The grey-haired and taciturn Jesus Conrique, a wry presence behind the bar, is most often seen holding minimal court as he dispenses little else but beer and tequila to the gallery of regulars jostling for space along the slab of tenderized flotsam and trying to get his attention.   

In addition to a spartan selection of spirits and beer, a small selection of regional classics is brought out to tables from a tiny kitchen in the distant rear of the establishment, day and night.   
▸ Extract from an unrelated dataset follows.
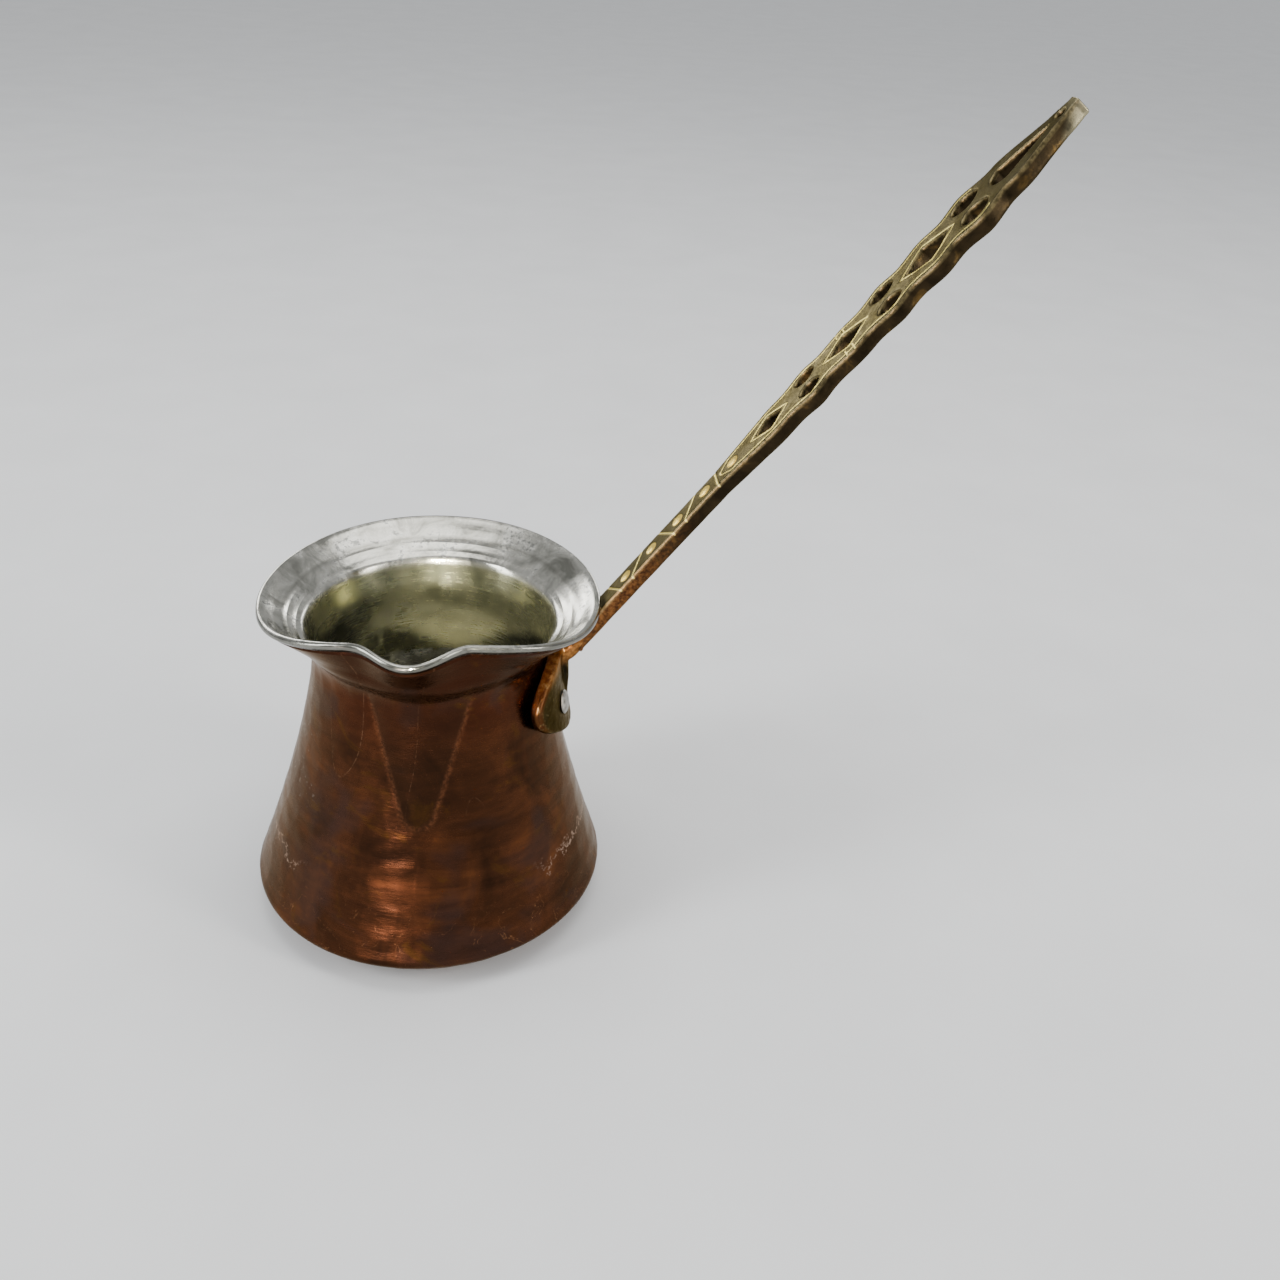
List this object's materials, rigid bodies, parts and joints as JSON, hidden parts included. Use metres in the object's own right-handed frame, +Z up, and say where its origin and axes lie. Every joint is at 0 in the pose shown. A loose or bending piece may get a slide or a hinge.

One of the thrills of nursing a drink at La Fuente is knowing that you might be treated to an impromptu selection of operatic arias from a member of the city’s opera company taking leave for a moment of a table of friends and admirers, his voice powerful enough shiver glass and raise water in the eyes of amazed onlookers.  This sort of unexpected display of expressive and technical bravura is generally greeted by longtime locals with feigned – or no doubt real, in some cases – indifference.

But anybody is welcome to stumble up the five steps to stand behind an iron rail and belt out a number to the hoi polloi below.  The piano accompanists seem to know or are able to fumble elegantly through almost anything the amateur or professional songbird throws at them.

While there are many other fine cantinas to be frequented in Guadalajara, a city with a keen taste for celebration, Famosos Equipales, Bar Morelias and La Fuente are unapologetically themselves and together represent a range of what the cantina has to offer in Guadalajara, from Old Vic to Siouxsie Sioux to Billie Holiday, from reserved poise to dangling brassieres to lyrical, tequila-sodden bohemianism.   Pick the one that suits your state of mind, enter through the swinging saloon doors, forget and have fun.